# What breed is my rabbit??



## coshu summer (Mar 12, 2013)

We got our Rabbits Summer and Nibbles from [email protected] and the staffs didn't know what breed Summer was.

With Nibbles, we know he is definitely a Dutch rabbits. Can't get it wrong with a pattern like that.

So we had a look online and thought he might be a French lop. But he doesn't look exactly like French lop.

We even a wrote post about different rabbit breeds but we still do not have a clue about what breed summer is.

It has been puzzling us for a long time now so if someone can shed me some light that would be great.


----------



## beckimoorcroft (Jul 31, 2012)

She looks to be a dwarf lop cross


----------



## Lopside (Mar 20, 2012)

Yes I'd say lop cross. Pah rabbits are often non specific cross breeds. You would have to go to a brc breeder I think to be definitely sure of a pure bred bunny. But IMO it doesn't matter what they are, all bunnies are beautiful


----------



## Lil Miss (Dec 11, 2010)

I would also say dwarf lop x


----------



## gem88 (Jun 2, 2012)

no idea but they're very pretty


----------



## sskmick (Feb 4, 2008)

I don't know many breeds of rabbits tbh, but they are both gorgeous, lovely colouring and markings.


----------



## Louiseandfriends (Aug 21, 2011)

She seems to have one lop ear and one aeroplane ear like Trixie.  xx


----------



## Funky (Dec 8, 2012)

She looks very similar to my Kimi(only she had some black markings as well)-I wish to find bunny like that again.
Your Summer is very beautiful.
Kimi was lop cross


----------



## enmee (Apr 18, 2013)

Funky said:


> She looks very similar to my Kimi(only she had some black markings as well)-I wish to find bunny like that again.
> Your Summer is very beautiful.
> Kimi was lop cross


Kimi looks very pretty, those are unique markings!

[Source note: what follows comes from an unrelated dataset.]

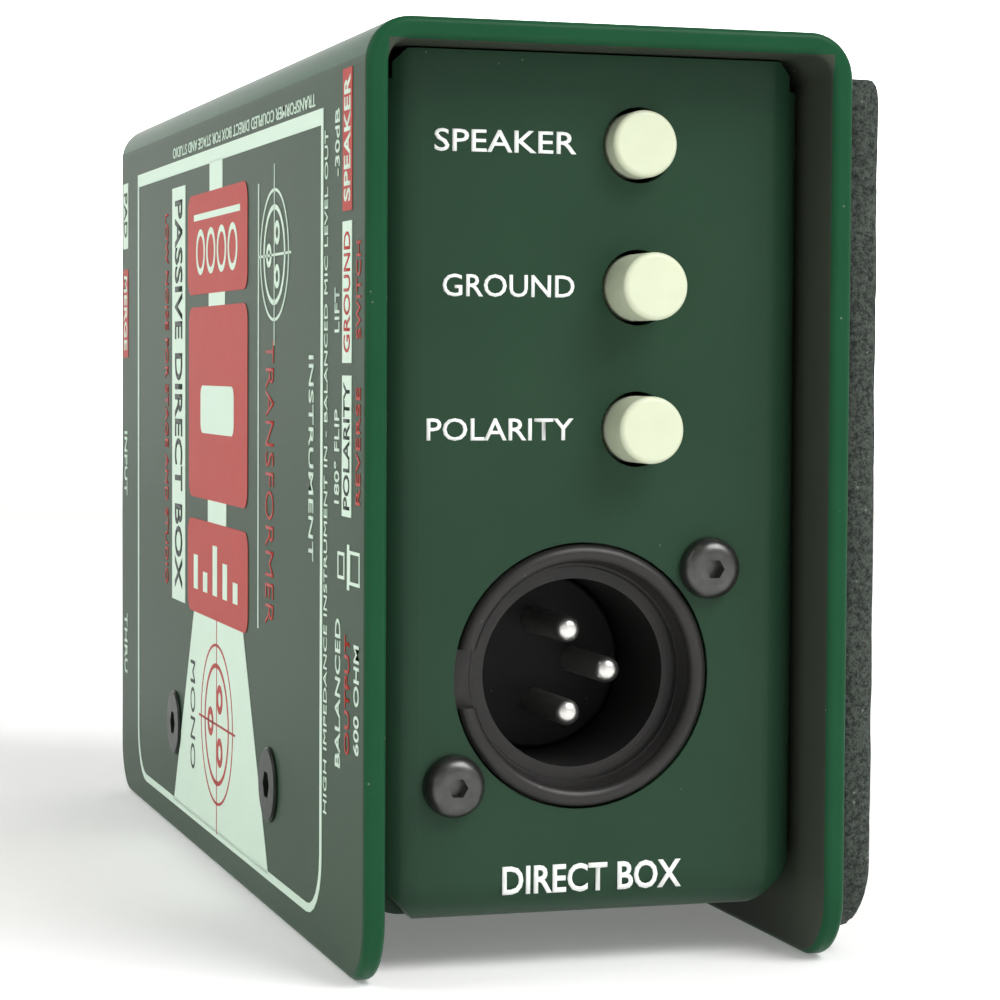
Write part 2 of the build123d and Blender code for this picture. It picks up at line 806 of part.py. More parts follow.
def make_transformer():
    """Transformer: can, base, laminated core, bobbin, two windings and the base's pins."""

    def at(lift):
        return can_axis_face.offset(lift)

    with BuildPart() as transformer_can:
        with BuildSketch(at(0)):
            Circle(can_dia / 2)
        extrude(amount=can_height)
        fillet(transformer_can.faces().sort_by(Axis.X)[0].edges(), can_edge)
        offset(amount=-can_wall, openings=transformer_can.faces().sort_by(Axis.X)[-1])
    save(transformer_can, "transformer_can")

    with BuildPart() as transformer_base:
        with BuildSketch(at(0)):
            Circle(can_dia / 2 - can_wall - base_fit)
            with PolarLocations(can_pin_circle, can_pin_count):
                Circle(can_pin_dia / 2, mode=Mode.SUBTRACT)
        extrude(amount=base_thick)
    save(transformer_base, "transformer_base")

    with BuildPart() as transformer_pins:
        with BuildSketch(at(-board_thickness - solder_tail)):
            with PolarLocations(can_pin_circle, can_pin_count):
                Circle(can_pin_dia / 2)
        extrude(amount=board_thickness + solder_tail + base_thick)
    save(transformer_pins, "transformer_pins")

    window = (core_width - core_leg - 2 * core_side) / 2
    window_height = core_height - 2 * core_side
    core_plane = Plane(
        origin=can_axis_face.offset(core_lift + core_height / 2).origin,
        x_dir=(0, 0, 1),
        z_dir=(0, 1, 0),
    )
    with BuildPart() as transformer_core:
        with BuildSketch(core_plane.offset(-core_stack / 2)):
            Rectangle(core_width, core_height)
            with Locations(*[(side * (core_leg + window) / 2, 0) for side in side_signs]):
                Rectangle(window, window_height, mode=Mode.SUBTRACT)
        extrude(amount=core_stack)
    save(transformer_core, "transformer_core")

    hole_x = core_leg + 2 * bobbin_play
    hole_y = core_stack + 2 * bobbin_play
    tube = 2 * bobbin_wall
    spool_height = window_height - 2 * bobbin_play
    spool_low = core_lift + core_side + bobbin_play
    flange_out = tube + 4 * winding_build + 2 * winding_gap
    with BuildPart() as transformer_bobbin:
        with BuildSketch(at(spool_low)):
            Rectangle(hole_x + tube, hole_y + tube)
        extrude(amount=spool_height)
        for lift in (spool_low, spool_low + spool_height - bobbin_flange):
            with BuildSketch(at(lift)):
                Rectangle(hole_x + flange_out, hole_y + flange_out)
            extrude(amount=bobbin_flange)
        with BuildSketch(at(spool_low)):
            Rectangle(hole_x, hole_y)
        extrude(amount=spool_height, mode=Mode.SUBTRACT)
    save(transformer_bobbin, "transformer_bobbin")

    inner = tube
    for winding in ("primary", "secondary"):
        outer = inner + 2 * winding_build
        with BuildPart() as coil:
            with BuildSketch(at(spool_low + bobbin_flange)):
                RectangleRounded(hole_x + outer, hole_y + outer, winding_build)
                Rectangle(hole_x + inner, hole_y + inner, mode=Mode.SUBTRACT)
            extrude(amount=spool_height - 2 * bobbin_flange)
        save(coil, f"transformer_{winding}_winding")
        inner = outer + 2 * winding_gap


def make_small_components():
    """Axial resistors and a film capacitor on the board, each with its leads."""
    lift = resistor_dia / 2 + slip
    reach = lift + board_thickness + lead_reach
    with BuildPart() as pad_resistors:
        for y in resistor_points():
            axis_x = board_x - lift
            row = Plane(origin=(axis_x, y, resistor_height))
            with BuildSketch(row.offset(-resistor_length / 2)):
                Circle(resistor_dia / 2)
            extrude(amount=resistor_length)
            with BuildSketch(row.offset(-(resistor_span + lead_size) / 2)):
                Rectangle(lead_size, lead_size)
            extrude(amount=resistor_span + lead_size)
            with BuildSketch(board_face.offset(-lift)):
                with Locations(
                    *[(y, resistor_height + end * resistor_span / 2) for end in side_signs]
                ):
                    Rectangle(lead_size, lead_size)
            extrude(amount=reach)
    save(pad_resistors, "pad_resistors")

    with BuildPart() as filter_capacitor:
        with BuildSketch(board_face):
            with Locations((can_centre_y, capacitor_height)):
                Rectangle(capacitor_length, capacitor_width)
        extrude(amount=-capacitor_tall)
        fillet(filter_capacitor.faces().sort_by(Axis.X)[0].edges(), capacitor_edge)
        with BuildSketch(board_face):
            for end in side_signs:
                lead_y = can_centre_y + end * (capacitor_length / 2 - lead_reach)
                with Locations((lead_y, capacitor_height)):
                    Rectangle(lead_size, lead_size)
        extrude(amount=board_thickness + lead_reach)
    save(filter_capacitor, "filter_capacitor")


make_cover()
make_chassis()
make_pad()
make_cover_fasteners()
for switch_name in button_heights:
    make_switch(switch_name)
make_output_connector()
for jack_name in jack_heights:
    make_jack(jack_name)
make_board()
make_transformer()
make_small_components()
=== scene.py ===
# %% [markdown]
# # A direct injection box
#
# A direct injection box is a small steel box that stands between an instrument and a mixing desk.
# A folded green cover slides over an inner chassis, and the chassis carries the push buttons, the
# output connector, two jacks, a circuit board and a transformer. The shapes are already made as CAD,
# so this lesson loads them as a fixed frame and gives them their looks: enamel, black oxide,
# silver plate, foam rubber and the printed graphics.

import math

import bpy
from mathutils import Matrix, Vector


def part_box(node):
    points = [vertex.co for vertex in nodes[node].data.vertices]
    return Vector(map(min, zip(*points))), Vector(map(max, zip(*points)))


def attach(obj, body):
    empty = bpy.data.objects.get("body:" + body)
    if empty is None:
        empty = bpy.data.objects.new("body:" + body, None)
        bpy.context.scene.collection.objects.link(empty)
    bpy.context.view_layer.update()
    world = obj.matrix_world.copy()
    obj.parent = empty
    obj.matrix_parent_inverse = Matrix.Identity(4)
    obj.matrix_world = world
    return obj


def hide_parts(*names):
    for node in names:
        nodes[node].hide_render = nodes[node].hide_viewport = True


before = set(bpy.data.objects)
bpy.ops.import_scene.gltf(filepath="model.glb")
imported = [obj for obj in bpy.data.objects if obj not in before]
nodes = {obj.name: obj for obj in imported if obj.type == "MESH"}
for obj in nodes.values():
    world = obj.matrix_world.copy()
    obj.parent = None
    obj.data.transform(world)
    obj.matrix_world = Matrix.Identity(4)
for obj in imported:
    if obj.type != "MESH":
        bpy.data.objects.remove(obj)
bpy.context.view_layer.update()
MM = 0.001

# %% [markdown]
# Everything that is printed or stuck on the box is placed from the CAD pieces. The graphics side is
# the outside of the cover's left wall, and the front panel is the end of the chassis that sits a few
# millimetres inside the cover.

# %% Find the faces that carry print
cover_low, cover_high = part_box("cover_shell")
chassis_low, chassis_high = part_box("inner_chassis")
graphics_face = cover_low.x
cover_front = cover_low.y
front_panel = chassis_low.y
rear_panel = chassis_high.y
print("graphics side at x", round(graphics_face / MM, 2), "front panel at y", round(front_panel / MM, 2))

# %% [markdown]
# ## Small hand tools
#
# An operator works on everything that is selected, so each step starts by clearing the selection.
# Points, edges and faces are then chosen by their place or direction, as a hand would click them.

# %% Clear, open and close a piece
def clear():
    """Leaves edit mode and deselects everything."""
    if bpy.context.object and bpy.context.object.mode != "OBJECT":
        bpy.ops.object.mode_set(mode="OBJECT")
    bpy.ops.object.select_all(action="DESELECT")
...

I always thought Summer was a lop cross. The mismatched ears kind of gave it away. Doesn't really matter what breed he is, he has amazing character.


----------



## JordanRose (Mar 10, 2012)

Yipeeee!! The gaga ear club is gaining more members:


Gaga Periscope by spookybabbits, on Flickr

Summer- like Gaga- has the unmistakeable ears of a Lop cross  I'd also say Dwarf Lop looking at her size. Gorgeous bun


----------



## Funky (Dec 8, 2012)

JordanRose said:


> Yipeeee!! The gaga ear club is gaining more members:
> 
> 
> Gaga Periscope by spookybabbits, on Flickr
> ...


I would love to have bunny like that again but I believe I need to wait as I wouldn't like to compare it to Kimi as it is not fair on new bunny!
Thy are very cute with those ear up ear down


----------



## coshu summer (Mar 12, 2013)

JordanRose said:


> Yipeeee!! The gaga ear club is gaining more members:
> 
> 
> Gaga Periscope by spookybabbits, on Flickr
> ...


Gaga does look a lot like Summer, the face shape and especially the ears.


----------